Directive: Copy out precisely the lines beginning at the line that contains "const blisterPackOfTablets = new" and ending at the line that contains "for node in", including both.
==========
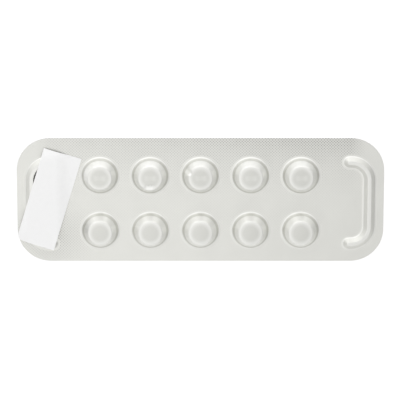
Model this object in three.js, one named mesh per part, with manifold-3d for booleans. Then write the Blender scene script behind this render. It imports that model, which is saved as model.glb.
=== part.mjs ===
// A sealed blister pack for ten round tablets, all foil, with a blank paper label.
// Two rows of five formed pockets stand on a thin die-cut flange, and a C-shaped
// stiffening rib closes each end. The label is stuck at a slant over the left rib.
//
// Units are millimetres. X runs along the pack, Y across it, Z up out of the pockets.
// The origin is the middle of the flat lidding face that the pack lies on.
import * as THREE from 'three';
import { mergeVertices } from 'three/addons/utils/BufferGeometryUtils.js';
import Module from 'manifold-3d';

// Foil flange
const packLength = 122;
const packWidth = 42.2;
const cornerRadius = 11;
const formedFoil = 0.15;
const liddingFoil = 0.05;
const flangeTop = formedFoil + liddingFoil;
const cornerSteps = 12;

// Formed pattern: the pockets and ribs were not quite central when the outline was cut
const patternShift = -1.05;

// Pockets
const pocketColumns = 5;
const pocketRows = 2;
const columnPitch = 16.7;
const rowPitch = 18.85;
const pocketHeight = 4;
const pocketFootRadius = 6.1;
const pocketShoulderRadius = 4;
const pocketFootFillet = 1;
const pocketShoulderFillet = 0.6;
const pocketCrown = 0.12;
const pocketSides = 36;
const filletSteps = 3;

// End ribs
const ribInset = 4.8;
const ribHalfSpan = 14;
const ribBendRadius = 6.1;
const ribArmLength = 0.6;
const ribHeight = 1.3;
const ribFootHalfWidth = 2.05;
const ribTopHalfWidth = 0.6;
const ribFootFillet = 0.8;
const ribTopFillet = 0.3;
const ribBendSteps = 8;
const ribEndSteps = 8;

// Paper label
const labelWidth = 13;
const labelLength = 32.6;
const labelThickness = 0.12;
const labelTilt = THREE.MathUtils.degToRad(-17);
const labelClearance = 0.75;
const labelAcross = 0.4;
const adhesive = 0.03;
const labelCrestMargin = 0.8;
const labelSlopeWidth = 5;
const labelEdgeTrim = 0.1;
const labelGrid = [13, 32];

const quarterTurn = Math.PI / 2;

const wasm = await Module();
wasm.setup();

// A closed geometry as a manifold-3d solid
function solidOf(geometry) {
  const bare = geometry.clone();
  for (const name of Object.keys(bare.attributes)) {
    if (name !== 'position') bare.deleteAttribute(name);
  }
  const merged = mergeVertices(bare, 1e-4);
  return new wasm.Manifold(new wasm.Mesh({
    numProp: 3,
    vertProperties: merged.attributes.position.array,
    triVerts: new Uint32Array(merged.index.array),
  }));
}

// A manifold-3d solid as a geometry that three.js can draw
function geometryOf(solid) {
  const mesh = solid.getMesh();
  const geometry = new THREE.BufferGeometry();
  geometry.setAttribute('position', new THREE.BufferAttribute(mesh.vertProperties, 3));
  geometry.setIndex(new THREE.BufferAttribute(mesh.triVerts, 1));
  geometry.computeVertexNormals();
  return geometry;
}

// The die-cut outline, drawn in by `trim` all round
function packOutline(trim) {
  const x = packLength / 2 - trim;
  const y = packWidth / 2 - trim;
  const r = cornerRadius - trim;
  const outline = new THREE.Shape();
  outline.absarc(x - r, y - r, r, 0, quarterTurn);
  outline.absarc(r - x, y - r, r, quarterTurn, 2 * quarterTurn);
  outline.absarc(r - x, r - y, r, 2 * quarterTurn, 3 * quarterTurn);
  outline.absarc(x - r, r - y, r, 3 * quarterTurn, 4 * quarterTurn);
  return outline;
}

function flange() {
  return new THREE.ExtrudeGeometry(packOutline(0), {
    depth: flangeTop,
    bevelEnabled: false,
    curveSegments: cornerSteps,
  });
}

// Section of a pressed form, as [distance from its middle, height above the flange] from
// foot to top: a hollow fillet off the flange, a straight wall and a rounded shoulder
function pressedSection({ foot, top, height, footFillet, topFillet }) {
  const slope = Math.atan2(height, foot - top);
  const section = [];
  const footStart = foot + footFillet * Math.tan(slope / 2);
  for (let i = 0; i <= filletSteps; i++) {
    const turn = slope * i / filletSteps;
    section.push([footStart - footFillet * Math.sin(turn), footFillet * (1 - Math.cos(turn))]);
  }
  const topEnd = top - topFillet * Math.tan(slope / 2);
  for (let i = filletSteps; i >= 0; i--) {
    const turn = slope * i / filletSteps;
    section.push([topEnd + topFillet * Math.sin(turn), height - topFillet * (1 - Math.cos(turn))]);
  }
  return section;
}

function pocketSection() {
  return pressedSection({
    foot: pocketFootRadius,
    top: pocketShoulderRadius,
    height: pocketHeight - pocketCrown,
    footFillet: pocketFootFillet,
    topFillet: pocketShoulderFillet,
  });
}

// One pocket with its tablet, round about Z, let into the flange down to the lidding foil
function pocket() {
  const section = pocketSection();
  const profile = [
    new THREE.Vector2(0, liddingFoil),
    new THREE.Vector2(section[0][0], liddingFoil),
    ...section.map(([r, z]) => new THREE.Vector2(r, flangeTop + z)),
    new THREE.Vector2(0, flangeTop + pocketHeight),
  ];
  return new THREE.LatheGeometry(profile, pocketSides).rotateX(quarterTurn);
}

function pocketCentre(column, row) {
  return new THREE.Vector2(
    (column - (pocketColumns - 1) / 2) * columnPitch,
    (row - (pocketRows - 1) / 2) * rowPitch + patternShift,
  );
}

// The right rib's middle line, from the end of its far arm round to the end of its near arm
function ribPath() {
  const x = packLength / 2 - ribInset;
  const bendX = x - ribBendRadius;
  const bendY = ribHalfSpan - ribBendRadius;
  const armEnd = bendX - ribArmLength;
  const path = [new THREE.Vector2(armEnd, ribHalfSpan)];
  for (let i = 0; i <= ribBendSteps; i++) {
    const turn = quarterTurn * (1 - i / ribBendSteps);
    path.push(new THREE.Vector2(
      bendX + ribBendRadius * Math.cos(turn),
      bendY + ribBendRadius * Math.sin(turn),
    ));
  }
  const near = path.map((p) => new THREE.Vector2(p.x, -p.y)).reverse();
  return [...path, ...near].map((p) => new THREE.Vector2(p.x, p.y + patternShift));
}

// The closed line at a distance from a path: down one side, round the end and back
function offsetLoop(path, distance) {
  const last = path.length - 1;
  const directions = path.map((_, i) => new THREE.Vector2()
    .subVectors(path[Math.min(i + 1, last)], path[Math.max(i - 1, 0)])
    .normalize());
  const point = (i, turn) => directions[i].clone()
    .rotateAround(new THREE.Vector2(), turn)
    .multiplyScalar(distance)
    .add(path[i]);
  const loop = [];
  for (let i = 0; i <= last; i++) loop.push(point(i, -quarterTurn));
  for (let k = 1; k < ribEndSteps; k++) loop.push(point(last, -quarterTurn + Math.PI * k / ribEndSteps));
  for (let i = last; i >= 0; i--) loop.push(point(i, quarterTurn));
  for (let k = 1; k < ribEndSteps; k++) loop.push(point(0, quarterTurn + Math.PI * k / ribEndSteps));
  return loop;
}

// A ridge along the path: a loft through the offset lines, one for each point of the section
function rib() {
  const section = pressedSection({
    foot: ribFootHalfWidth,
    top: ribTopHalfWidth,
    height: ribHeight,
    footFillet: ribFootFillet,
    topFillet: ribTopFillet,
  });
  const levels = [
    [section[0][0], liddingFoil],
    ...section.map(([distance, z]) => [distance, flangeTop + z]),
  ];
  const path = ribPath();
  const rings = levels.map(([distance]) => offsetLoop(path, distance));
  const count = rings[0].length;
  const positions = [];
  const faces = [];
  rings.forEach((ring, level) => {
    for (const p of ring) positions.push(p.x, p.y, levels[level][1]);
  });
  for (let level = 0; level < rings.length - 1; level++) {
    for (let i = 0; i < count; i++) {
      const a = level * count + i;
      const b = level * count + (i + 1) % count;
      faces.push(a, b, b + count, a, b + count, a + count);
    }
  }
  const topLevel = (rings.length - 1) * count;
  for (const [a, b, c] of THREE.ShapeUtils.triangulateShape(rings.at(-1), [])) {
    faces.push(topLevel + a, topLevel + b, topLevel + c);
  }
  for (const [a, b, c] of THREE.ShapeUtils.triangulateShape(rings[0], [])) {
    faces.push(c, b, a);
  }
  const geometry = new THREE.BufferGeometry();
  geometry.setAttribute('position', new THREE.Float32BufferAttribute(positions, 3));
  geometry.setIndex(faces);
  return geometry;
}

// The sealed pack: formed foil, lidding foil and what they hold, as the one piece it handles as
function blisterPack() {
  let solid = solidOf(flange());
  const onePocket = solidOf(pocket());
  for (let column = 0; column < pocketColumns; column++) {
    for (let row = 0; row < pocketRows; row++) {
      const centre = pocketCentre(column, row);
      solid = solid.add(onePocket.translate([centre.x, centre.y, 0]));
    }
  }
  const rightRib = solidOf(rib());
  solid = solid.add(rightRib).add(rightRib.mirror([1, 0, 0]));
  return geometryOf(solid);
}

// How far the label rises off the flange at a place. Stiff paper bridges the whole inside of the
// left rib's C at the height of its flat top, and comes down outside it in a smooth slope.
function labelRise(x, y) {
  const run = packLength / 2 - ribInset;
  const armEnd = run - ribBendRadius - ribArmLength;
  const alongRib = -x;
  const acrossRib = Math.abs(y - patternShift);
  const pastBendX = alongRib - (run - ribBendRadius);
  const pastBendY = acrossRib - (ribHalfSpan - ribBendRadius);
  const outside = pastBendX > 0 && pastBendY > 0
    ? Math.hypot(pastBendX, pastBendY) - ribBendRadius
    : Math.hypot(Math.max(armEnd - alongRib, alongRib - run, 0), Math.max(acrossRib - ribHalfSpan, 0));
  const crest = ribTopHalfWidth + labelCrestMargin;
  return ribHeight * (1 - THREE.MathUtils.smoothstep(outside, crest, crest + labelSlopeWidth));
}

// The label's middle along the pack: its long edge stays clear of the foot of the far pocket
// at the left end
function labelMiddle() {
  const nearest = pocketCentre(0, pocketRows - 1);
  const apart = labelWidth / 2 + labelClearance + pocketSection()[0][0];
  const across = (nearest.y - labelAcross) * Math.sin(labelTilt);
  return nearest.x - (apart - across) / Math.cos(labelTilt);
}

// A slip of paper laid over the rib, with the corner that would overhang cut off flush
function paperLabel() {
  const sheet = new THREE.BoxGeometry(labelWidth, labelLength, labelThickness, ...labelGrid, 1);
  sheet.rotateZ(labelTilt);
  sheet.translate(labelMiddle(), labelAcross, flangeTop + adhesive + labelThickness / 2);
  const position = sheet.attributes.position;
  for (let i = 0; i < position.count; i++) {
    const rise = labelRise(position.getX(i), position.getY(i));
    position.setZ(i, position.getZ(i) + rise);
  }
  const edge = new THREE.ExtrudeGeometry(packOutline(labelEdgeTrim), {
    depth: flangeTop + ribHeight + 2 * adhesive + labelThickness,
    bevelEnabled: false,
    curveSegments: cornerSteps,
  });
  return geometryOf(solidOf(sheet).intersect(solidOf(edge)));
}

const foilMaterial = new THREE.MeshStandardMaterial({ color: 0xd9dad4, metalness: 1, roughness: 0.35 });
const paperMaterial = new THREE.MeshStandardMaterial({ color: 0xf2f2f2, metalness: 0, roughness: 0.8 });

function piece(name, geometry, material) {
  const mesh = new THREE.Mesh(geometry, material);
  mesh.name = name;
  return mesh;
}

const blisterPackOfTablets = new THREE.Group();
blisterPackOfTablets.add(
  piece('blister_pack', blisterPack(), foilMaterial),
  piece('paper_label', paperLabel(), paperMaterial),
);

export default blisterPackOfTablets;
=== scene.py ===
# %% [markdown]
# A blister pack of ten tablets, all foil, lying on a white table with its pockets up.
# The model packed from the CAD solids is the fixed frame: it gives every size and place,
# and the finer pieces made here stand in the same space, in metres.

# %% Load the frame
import math

import bpy
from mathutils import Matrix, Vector


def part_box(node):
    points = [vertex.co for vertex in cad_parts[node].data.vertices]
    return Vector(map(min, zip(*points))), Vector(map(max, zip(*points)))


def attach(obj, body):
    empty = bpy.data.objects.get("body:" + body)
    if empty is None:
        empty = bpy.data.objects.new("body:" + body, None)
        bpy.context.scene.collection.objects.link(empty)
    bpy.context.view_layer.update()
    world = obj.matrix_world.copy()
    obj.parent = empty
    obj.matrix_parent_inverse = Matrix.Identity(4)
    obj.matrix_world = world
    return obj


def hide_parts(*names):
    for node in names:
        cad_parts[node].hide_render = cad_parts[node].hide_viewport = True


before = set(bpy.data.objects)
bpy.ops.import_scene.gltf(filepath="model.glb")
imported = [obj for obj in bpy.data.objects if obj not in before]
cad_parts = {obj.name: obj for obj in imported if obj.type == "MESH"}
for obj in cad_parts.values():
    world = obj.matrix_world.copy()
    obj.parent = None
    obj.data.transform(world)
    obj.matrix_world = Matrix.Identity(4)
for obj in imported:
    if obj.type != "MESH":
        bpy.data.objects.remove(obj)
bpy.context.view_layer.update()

# %% [markdown]
# The strip is pressed and sealed foil, so most of its form comes from three tools: a knurled
# heat-seal plate, round punches for the pockets and a C-shaped punch for each end rib.
# These are the tools' sizes. They are written in millimetres, and MM turns them to metres.

# %% Sizes of the strip
MM = 0.001
foil_low, foil_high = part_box("blister_pack")
PACK_LENGTH = foil_high.x - foil_low.x
PACK_WIDTH = foil_high.y - foil_low.y
CORNER_RADIUS = 11 * MM
FLANGE_TOP = 0.2 * MM
PATTERN_SHIFT = -1.05 * MM

COLUMNS, ROWS = 5, 2
COLUMN_PITCH = 16.7 * MM
ROW_PITCH = 18.85 * MM
POCKET_HEIGHT = foil_high.z - FLANGE_TOP
print("strip, mm:", round(PACK_LENGTH / MM, 2), "x", round(PACK_WIDTH / MM, 2))

# %% [markdown]
# A few moves come back in every piece: leave what was selected, go into edit mode, apply a
# piece's place to its mesh, and pick points by where they are. Each is a small function
# here, so that the steps below read as the modelling itself.


# %% Helpers for modelling
def start():
    """Leave edit mode with nothing selected, because an operator acts on all that is."""
    if bpy.context.object and bpy.context.object.mode != "OBJECT":
        bpy.ops.object.mode_set(mode="OBJECT")
    bpy.ops.object.select_all(action="DESELECT")


def edit(piece):
    start()
    bpy.context.view_layer.objects.active = piece
    piece.select_set(True)
    bpy.ops.object.mode_set(mode="EDIT")
    bpy.ops.mesh.select_mode(type="VERT")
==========
Result of this task:
const blisterPackOfTablets = new THREE.Group();
blisterPackOfTablets.add(
  piece('blister_pack', blisterPack(), foilMaterial),
  piece('paper_label', paperLabel(), paperMaterial),
);

export default blisterPackOfTablets;
=== scene.py ===
# %% [markdown]
# A blister pack of ten tablets, all foil, lying on a white table with its pockets up.
# The model packed from the CAD solids is the fixed frame: it gives every size and place,
# and the finer pieces made here stand in the same space, in metres.

# %% Load the frame
import math

import bpy
from mathutils import Matrix, Vector


def part_box(node):
    points = [vertex.co for vertex in cad_parts[node].data.vertices]
    return Vector(map(min, zip(*points))), Vector(map(max, zip(*points)))


def attach(obj, body):
    empty = bpy.data.objects.get("body:" + body)
    if empty is None:
        empty = bpy.data.objects.new("body:" + body, None)
        bpy.context.scene.collection.objects.link(empty)
    bpy.context.view_layer.update()
    world = obj.matrix_world.copy()
    obj.parent = empty
    obj.matrix_parent_inverse = Matrix.Identity(4)
    obj.matrix_world = world
    return obj


def hide_parts(*names):
    for node in names:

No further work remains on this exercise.